Costretta a prostituirsi per pagarsi "il viaggio della speranza" dalla Nigeria a Padova, donna salvata dalla tratta

Grazie al progetto Navigare della Regione ottiene dal Tribunale lo status di rifugiata

Lunedì 12 Giugno 2023 di Angela Pederiva
Costretta a prostituirsi per pagarsi "il viaggio della speranza" dalla Nigeria a Padova, donna salvata dalla tratta

PADOVA - A segnare la sua vita sono state due sorelle che si chiamano Blessing e Miracle. Ma queste “madame” per lei non hanno avuto né benedizioni né miracoli: solo minacce, sopraffazione, violenze. Una giovane nigeriana è stata costretta a prostituirsi per anni, prima in Libia e poi a Padova, fra stupri e gravidanze, per saldare il debito contratto con un viaggio della speranza diventato un’odissea di terrore, finché è stata salvata dal programma Navigare della Regione e ha ottenuto dal Tribunale di Venezia il riconoscimento dello status di rifugiata.

Il racconto

Rilanciato dal progetto Melting Pot, il decreto della Sezione specializzata in materia di immigrazione riepiloga la vicenda ambientata nell’Ondo State, una delle aree maggiormente interessate dalla tratta delle donne. Secondo il racconto della 31enne, ricostruito dai giudici al netto delle bugie dette «con l’intento di coprire i nomi e le persone delle quali era ancora effettivamente succube», l’antefatto è una situazione di disagio e povertà. Forzata dalla zia alla convivenza con un anziano, dal quale ha due figli e che in seguito muore, la ragazza conosce una certa Blessing, che le propone di raggiungere la sorella Miracle in Italia per lavorare, la sottopone a un giuramento rituale e si offre di pagarle l’espatrio. 
È l’inizio di un lungo incubo attraverso la Libia: la donna viene costretta a prostituirsi in una “connection house”, violentata a Tripoli dal suo sfruttatore e rapita a Suprata da un gruppo dei criminali Asma Boys, che a loro volta la sottopongono a violenze e vessazioni, finché finisce a lavorare nella fattoria di un uomo che abusa di lei e la mette incinta.

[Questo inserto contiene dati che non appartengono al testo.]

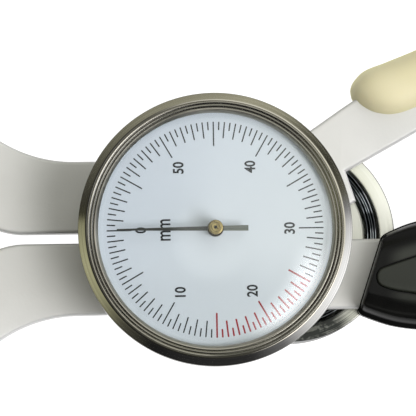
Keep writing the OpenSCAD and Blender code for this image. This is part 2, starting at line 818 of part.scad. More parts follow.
// Each station as [top, bottom, share of the height]
grip_stations = concat(
    [for (i = [0:len(grip_rows) - 1]) let (r = grip_rows[i], t = i / (len(grip_rows) - 1))
        [[r[0], r[1]], [r[2], r[3]], 0.93 + 0.07 * sin(180 * min(1, 1.6 * t + 0.1)) ]],
    [for (k = [1:cap_steps])
        let (r = grip_rows[len(grip_rows) - 1], a = 84 * k / cap_steps,
             c = [r[0] + r[2], r[1] + r[3]] / 2 + grip_cap_l * sin(a) * [0.985, -0.17],
             h = [r[0] - r[2], r[1] - r[3]] / 2 * cos(a))
        [c + h, c - h, 0.93 * cos(a)]]);

// A ring of a grip shell: over the crown from the top edge to the bottom edge
function shell_ring(s, height) = [for (i = [0:16])
    let (q = superellipse(180 * i / 16, 2.6),
         p = (s[0] + s[1]) / 2 + q[0] * (s[0] - s[1]) / 2)
    [p.x, p.y, q[1] * s[2] * height]];

module shell_form(height) {
    loft([for (s = grip_stations) shell_ring(s, height)]);
}

// Outline of the inset panel, anticlockwise: it narrows to a blunt tip at the dial's end
panel_path = smooth([
    [70, -18.5], [86, -19.9], [98, -20.9], [104.5, -19.5], [107, -16.3], [104.5, -12.8], [98, -11],
    [86, -8.6], [70, -5.7], [54, -3.2], [42, -2.7], [34, -3.9], [27.3, -5.95], [21.5, -7.8],
    [19.2, -8.75], [18.5, -10.4], [19.3, -12.2], [22.4, -13.35], [27.1, -14.15], [38, -16],
    [54, -17.3], [70, -18.5]], 2);
panel_outline = [for (i = [0:len(panel_path) - 2]) panel_path[i]];

// One grip shell, with its parting face at z = 0 and its crown upwards
module grip_shell(drum_side) {
    tang_gap = 0.1;
    difference() {
        shell_form(shell_h);
        translate([0, 0, -1]) linear_extrude(arm_t / 2 + 1 + tang_gap)
            polygon(inset(concat([[8, -outer_y]], tang_outline, [[8, -edge_y]]), -tang_gap));
        translate([0, 0, shell_h - inlay_depth]) linear_extrude(4) polygon(inset(panel_outline, -0.1));
        if (drum_side) {
            rod(drum_r + drum_gap, arm_t / 2 - 0.05, shell_h + 1);
            at_places(grip_screw_places) {
                rod(grip_screw_r + 0.15, -1, shell_h);
                rod(grip_head_r + 0.1, shell_h - inlay_depth - grip_head_h - 0.2, shell_h);
            }
        } else {
            at_places(grip_screw_places) rod(grip_screw_r, -1, shell_h - inlay_depth - 1.5);
        }
    }
}

module inlay(drum_side) {
    difference() {
        intersection() {
            shell_form(shell_h + 0.25);
            translate([0, 0, shell_h - inlay_depth]) linear_extrude(6) polygon(panel_outline);
        }
        if (drum_side) rod(drum_r + drum_gap, 0, shell_h + 1);
    }
}

module grip_front() {
    color(black) translate([0, 0, part_z]) grip_shell(false);
}

module grip_back() {
    color(black) translate([0, 0, part_z]) mirror([0, 0, 1]) grip_shell(true);
}

module inlay_front() {
    color([0.2, 0.21, 0.18]) translate([0, 0, part_z]) inlay(false);
}

module inlay_back() {
    color([0.2, 0.21, 0.18]) translate([0, 0, part_z]) mirror([0, 0, 1]) inlay(true);
}

module grip_screws() {
    head_z = part_z - shell_h + inlay_depth + 0.1;
    color(steel) at_places(grip_screw_places) {
        rod(grip_screw_r, head_z, part_z + shell_h - inlay_depth - 1.6);
        rod(grip_head_r, head_z, head_z + grip_head_h);
    }
}

lower_arm();
upper_arm();
spring_drum();
spring_hub();
power_spring();
pivot_shaft();
hub_bush();
arm_bush();
thrust_washer();
pivot_washer();
pivot_nut();
drum_screws();
hub_screws();
sector_gear();
sector_screws();
pinion_arbor();
arbor_bridge();
bridge_screws();
arbor_bushes();
hairspring();
hairspring_stud();
dial_case();
case_posts();
case_screws();
dial_face();
crystal_gasket();
crystal();
bezel();
bezel_clip();
pointer();
pointer_hub();
thumb_pad();
grip_front();
grip_back();
inlay_front();
inlay_back();
grip_screws();
upper_tip();
lower_tip();
upper_tip_pin();
lower_tip_pin();
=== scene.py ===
"""Skinfold caliper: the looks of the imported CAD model, in its own frame, in metres."""
from math import asin, cos, degrees, pi, radians, sin, sqrt

import bmesh
import bpy
import numpy as np
from mathutils import Matrix, Vector


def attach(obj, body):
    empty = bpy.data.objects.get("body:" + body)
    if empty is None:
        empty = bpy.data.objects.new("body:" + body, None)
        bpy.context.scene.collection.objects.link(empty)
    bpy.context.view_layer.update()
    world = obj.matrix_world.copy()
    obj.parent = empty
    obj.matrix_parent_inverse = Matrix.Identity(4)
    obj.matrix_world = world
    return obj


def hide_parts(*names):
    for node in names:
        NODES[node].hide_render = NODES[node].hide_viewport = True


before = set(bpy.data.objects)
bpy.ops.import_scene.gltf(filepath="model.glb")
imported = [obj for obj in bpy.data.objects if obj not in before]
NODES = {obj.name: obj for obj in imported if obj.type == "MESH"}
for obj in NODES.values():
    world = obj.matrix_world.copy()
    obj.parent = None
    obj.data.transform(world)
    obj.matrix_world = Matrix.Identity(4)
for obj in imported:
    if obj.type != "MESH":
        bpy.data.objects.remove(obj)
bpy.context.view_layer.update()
MM = 0.001
scene = bpy.context.scene

# Places and sizes in millimetres, as the CAD model has them
DIAL_X = -17.55
DIAL_Z = 33.3
ARM_Z0, ARM_Z1 = 12.8, 17.6
PART_Z = 15.2
EDGE_Y = 1.15
OUTER_Y = 17.4
LEVER_ANGLE = 31.2
SCALE_R = 23.75
RIDGE_R, RIDGE_PITCH = 28.05, 0.7
DRUM_R, GROOVE_R, DRUM_TOP = 23.9, 20.5, 12.6
SHELL_H = 9.6
FIXED, MOVING, HAND = "fixed_body", "moving_arm", "pointer_group"

# ---------------------------------------------------------------- camera

# The place and the three axes of the camera that took the photograph
CAMERA_PLACE = (-32.61, -49.99, 556.23)
CAMERA_RIGHT = (0.99954, -0.01831, 0.02403)
CAMERA_UP = (0.0157, 0.99441, 0.1044)
CAMERA_BACK = (-0.0258, -0.10397, 0.99425)
FOCAL_PIXELS, PHOTO_PIXELS, SENSOR = 2400, 416, 36


def set_camera():
    data = bpy.data.cameras.new("photo_camera")
    data.sensor_width = SENSOR
    data.lens = FOCAL_PIXELS / PHOTO_PIXELS * SENSOR
    data.clip_start, data.clip_end = 0.01, 50
    camera = bpy.data.objects.new("photo_camera", data)
    scene.collection.objects.link(camera)
    turn = Matrix((CAMERA_RIGHT, CAMERA_UP, CAMERA_BACK)).transposed().to_4x4()
    camera.matrix_world = Matrix.Translation(Vector(CAMERA_PLACE) * MM) @ turn
    scene.camera = camera


set_camera()

# ---------------------------------------------------------------- shader maths


class Value:
    """A node's output. Arithmetic on it adds Math nodes to the same material."""

    def __init__(self, finish, socket):
        self.finish, self.socket = finish, socket

    def _math(self, operation, *others):
        inputs = [o.socket if isinstance(o, Value) else o for o in (self, *others)]
        return self.finish.node("Math", {"operation": operation}, dict(enumerate(inputs)))[0]

    def __add__(self, other):
        return self._math("ADD", other)

    __radd__ = __add__

    def __mul__(self, other):
        return self._math("MULTIPLY", other)

    __rmul__ = __mul__

    def __sub__(self, other):
        return self._math("SUBTRACT", other)

    def __rsub__(self, other):
        return self._math("MULTIPLY", -1.0)._math("ADD", other)

    def __truediv__(self, other):
        return self._math("DIVIDE", other)

    def __pow__(self, other):
        return self._math("POWER", other)

    def sine(self):
        return self._math("SINE")

    def root(self):
        return self._math("SQRT")

    def size(self):
        return self._math("ABSOLUTE")

    def most(self, other):
        return self._math("MAXIMUM", other)

    def angle_of(self, other):
        """The angle whose tangent is this value over the other."""
        return self._math("ARCTAN2", other)

    def ramp(self, low, high, out_low=0.0, out_high=1.0):
        """A smooth step from out_low at low to out_high at high."""
        return self.finish.node("MapRange", {"interpolation_type": "SMOOTHSTEP"}, {
            "Value": self.socket, "From Min": low, "From Max": high,
            "To Min": out_low, "To Max": out_high})["Result"]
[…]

La nigeriana arriva a Padova nella primavera del 2017, ma viene ben presto contattata da Blessing al telefono e da Miracle alla stazione, apprendendo che il suo debito non è più di 3.000 bensì di 30.000 euro, che deve saldare vendendo il proprio corpo. La giovane si rifiuta, ma viene picchiata e violentata da alcuni uomini mandati dalla “madame”. Dallo stupro nasce una bimba, però lei deve continuare ad obbedire, date le minacce anche nei confronti dei figli e della madre rimasti in patria.

Il ricorso

A marzo del 2021 continuano le intimidazioni da parte di Miracle, ma nel frattempo avviene il miracolo: la donna incontra gli operatori del progetto Nave, all’epoca coordinato dal Comune di Venezia e successivamente diventato Navigare sotto l’egida della Regione Veneto, il quale le garantisce casa, lavoro, assistenza sanitaria e legale. La 31enne presenta domanda di protezione internazionale, che tuttavia viene respinta dalla Commissione territoriale di Padova, a cause di alcune contraddizioni nella narrazione dei fatti.
A quel punto scatta il ricorso con il patrocinio dell’avvocato Eva Vigato, in collaborazione con la collega Lucia Carrara. Anche il Tribunale di Venezia reputa «parzialmente inattendibile il racconto proposto», ma precisa che le incongruenze non devono sorprendere in storie come questa. Puntualizzano i giudici Maddalena Bassi, Lisa Castagna e Alice Zorzi: «Momento cruciale al fine di riconoscere adeguata protezione alle vittime di tratta è quello della loro identificazione. Si tratta di un procedimento che a volte può rilevarsi complesso e talvolta molto lungo a causa della frequente resistenza delle vittime stesse – per timore, pudore, scarsa fiducia nelle autorità – di raccontare in tutto o in parte i fatti di cui sono state loro malgrado protagoniste». Così le viene riconosciuto lo status di rifugiata, per «la persecuzione relativa al sesso», in quanto donna che rischia di subire soprusi.